May 16, 2012

To Pour Life into Others, We Must Be Humble

So if there is any encouragement in Christ, any comfort from love, any participation in the Spirit, any affection and sympathy, complete my joy by being of the same mind, having the same love, being in full accord and of one mind. Do nothing from rivalry or conceit, but in humility count others more significant than yourselves. -Philippians 2:1-3 ESV
As long as you are proud you cannot know God. A proud man is always looking down on thing and people: and, of course, as long as you are looking down you cannot see something that is above you. ~C.S. Lewis 
I'd like to share a Bible story with you today. See, in the Old Testament we're introduced to David. Now God had anointed David to be king over Israel in order to replace Saul, a king who did not heed, obey, or love God. Because of this Saul spent years chasing and tracking down David in order that he might kill him and keep his power as the king. It's during this on-the-run season of David's life he meets Abigail. Unfortunately Abigail was married to this guy name Nabel who name means foolish. And boy was he foolish. Nabel had offended David greatly when David had done nothing to deserve it (read the entire account here). But David's reaction to Nabel's rudeness wasn't the best either: "And David said to his men, 'Every man strap on his sword!' And every man of them strapped on his sword. David also strapped on his sword..." (1Sam. 25:13). David basically wanted vengeance on Nabel, and he was going to take it into his own hands by killing Nabel and his household. Abigail gets word of this and immediately packs up the largest picnic known to mankind, hops on a donkey, and rides out to meet David and his men. When she sees him she bows before the future king and speaks words of life, praying they would cover the words of death Nabel had spoken:
"...Please forgive the trespass of your servant. For the Lord will certainly make my lord a sure house, because my lord is fighting the battles of the Lord, and evil shall not be found in you so long as you live. If men rise up to pursue you and to seek your life, the life of my lord shall be bound in the bundle of the living in the care of the Lord your God. And the lives of your enemies he shall sling out as from the hollow of a sling. And when the Lord has done to my lord according to all the good that he has spoken concerning you and has appointed you prince over Israel, my lord shall have no cause of grief or pangs of conscience for having shed blood without cause or for my lord taking vengeance himself. And when the Lord has dealt well with my lord, then remember your servant." -1Samuel 25:28-31
David in turn blesses Abigail greatly and says...
"...Blessed be your discretion, and blessed be you, who have kept me this day from bloodguilt and from avenging myself with my own hand! For as surely as the Lord, the God of Israel, lives, who has restrained me from hurting you, unless you had hurried and come to meet me, truly by morning there had not been left to Nabal so much as one male." -1Samuel 25:33&34
Abigail knew how to speak to the "king" in David. Abigail knew how to speak words of life into him (and I'd venture to imagine in all of her relationships). See, Abigail knew the power and value of humility.

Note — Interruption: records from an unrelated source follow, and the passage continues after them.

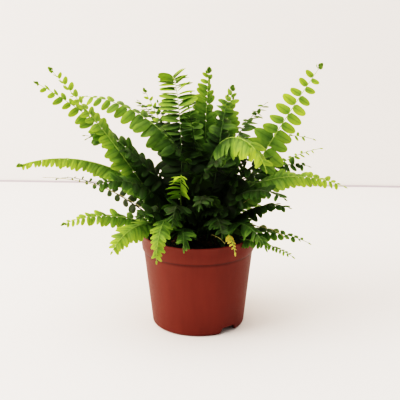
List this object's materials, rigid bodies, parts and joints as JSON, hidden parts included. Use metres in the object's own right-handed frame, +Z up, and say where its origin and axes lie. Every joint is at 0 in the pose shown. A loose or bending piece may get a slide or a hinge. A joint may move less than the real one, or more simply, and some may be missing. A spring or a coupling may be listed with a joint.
{
  "type": "potted fern",
  "caption": "Small Boston fern with arching leafy fronds, growing from crowns in peat in a round brick-red plastic nursery pot with a raised collar and a notched foot.",
  "frame": {"origin": "centre of the pot's base, on the surface that it stands on", "axes": "+Z up, -Y towards the front of the plant, +X to its right"},
  "size_m": [0.3291, 0.2376, 0.2744],
  "materials": {
    "pot": "moulded brick-red polypropylene, soft sheen",
    "peat": "dark moist peat with fibres",
    "crown": "old leaf bases and brown scales",
    "leaf": "thin green frond, faint sheen, yellower at the tip",
    "young_leaf": "fresh yellow-green frond",
    "old_leaf": "yellowed frond",
    "runner": "thin straw-coloured runner"
  },
  "bodies": {
    "root": {"crown_back": "crown", "crown_left": "crown", "crown_right": "crown", "frond_back_fan": "leaf", "frond_back_left": "leaf", "frond_back_low_left": "leaf", "frond_back_low_middle": "leaf", "frond_back_low_right": "leaf", "frond_back_middle": "leaf", "frond_back_right": "leaf", "frond_back_tall_right": "leaf", "frond_back_thin": "leaf", "frond_back_twin": "leaf", "frond_back_upright": "leaf", "frond_front_inner_left": "leaf", "frond_front_inner_right": "leaf", "frond_front_large": "leaf", "frond_front_left": "leaf", "frond_front_low_left": "leaf", "frond_front_low_right": "leaf", "frond_front_middle": "leaf", "frond_front_old": "old_leaf", "frond_front_right": "leaf", "frond_front_right_tall": "leaf", "frond_front_rim": "leaf", "frond_front_short_left": "leaf", "frond_front_short_right": "leaf", "frond_front_steep": "leaf", "frond_front_young": "young_leaf", "frond_left_arched": "leaf", "frond_left_fan": "leaf", "frond_left_high": "leaf", "frond_left_inner": "leaf", "frond_left_level": "leaf", "frond_left_low": "leaf", "frond_left_middle": "leaf", "frond_left_rim": "leaf", "frond_left_thin": "leaf", "frond_middle_back": "leaf", "frond_middle_front": "leaf", "frond_middle_left": "leaf", "frond_middle_right": "leaf", "frond_middle_short_back": "leaf", "frond_middle_short_left": "leaf", "frond_middle_short_right": "leaf", "frond_middle_steep": "leaf", "frond_right_back": "leaf", "frond_right_back_low": "leaf", "frond_right_far": "leaf", "frond_right_level": "leaf", "frond_right_low": "leaf", "frond_right_middle": "leaf", "frond_right_rim": "leaf", "frond_right_upright": "leaf", "pot": "pot", "runner_front": "runner", "runner_left": "runner", "runner_right": "runner", "runner_right_low": "runner", "soil": "peat"}
  },
  "joints": []
}
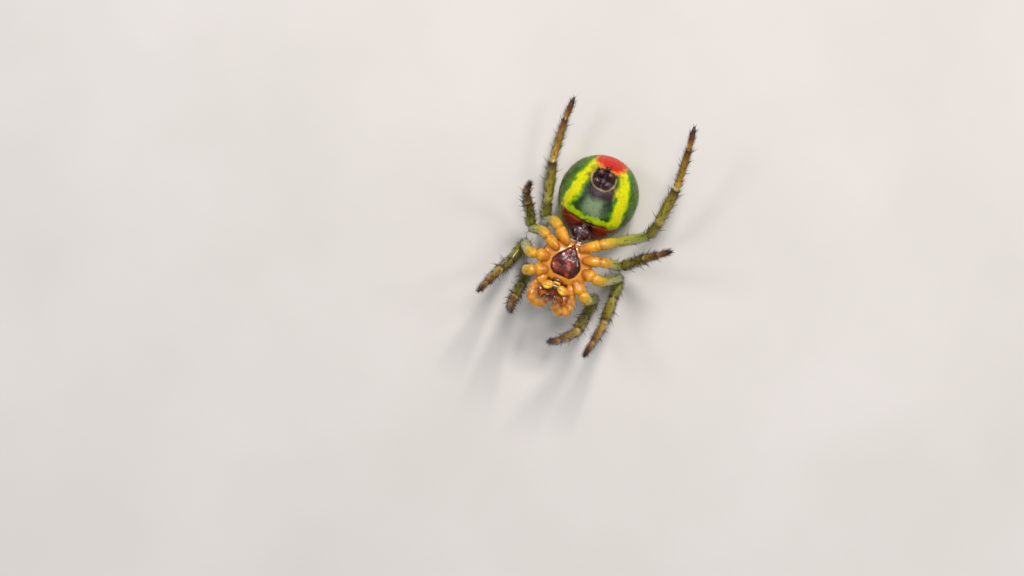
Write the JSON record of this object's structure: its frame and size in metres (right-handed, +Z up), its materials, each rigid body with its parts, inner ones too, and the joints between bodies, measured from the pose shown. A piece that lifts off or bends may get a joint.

Life giving words flow from a humble heart. 

So what does it mean to have humility then?
 
Humility Assumes the Best About a Person. In other words, a heart marked with humility "speaks to what they know the other person's heart is, not necessarily what their actions are" (Holly Furtick, paraphrased). Abigail knew that the cry of David's heart was to love and honor God, but she also knew that his anger toward Nebel was taking on the form of vengeance. She knew David's anger could get the better of him and would not have a positive outcome. But instead of "rebuking" him for his feelings and behavior, she speaks to his heart. She gently reminds him of his love for God, and asks him to consider if what he's about to do would honor God. Another example is that of Ruth and Naomi. Naomi, in her heart, loved God, but if you know her story, then you know that when we meet her she's harboring some bitterness towards him. Understandably so when we consider the circumstances and if you've ever gone through a time of bitterness yourself. Do we see Ruth critiquing and berating Naomi? Nope. Instead Ruth stays loyal to Naomi and cares for her. I think it's because Ruth knew the heart of Naomi, and she knew that this season of bitterness would pass in time. In both cases, Abigail and Ruth emptied themselves of pride. They both chose to focus on the hearts of David and Naomi. They assumed the best in David and Naomi.

Humility Nurtures Love. Where pride resides, love does not. Pride sucks out any and all love, but humility fosters it. 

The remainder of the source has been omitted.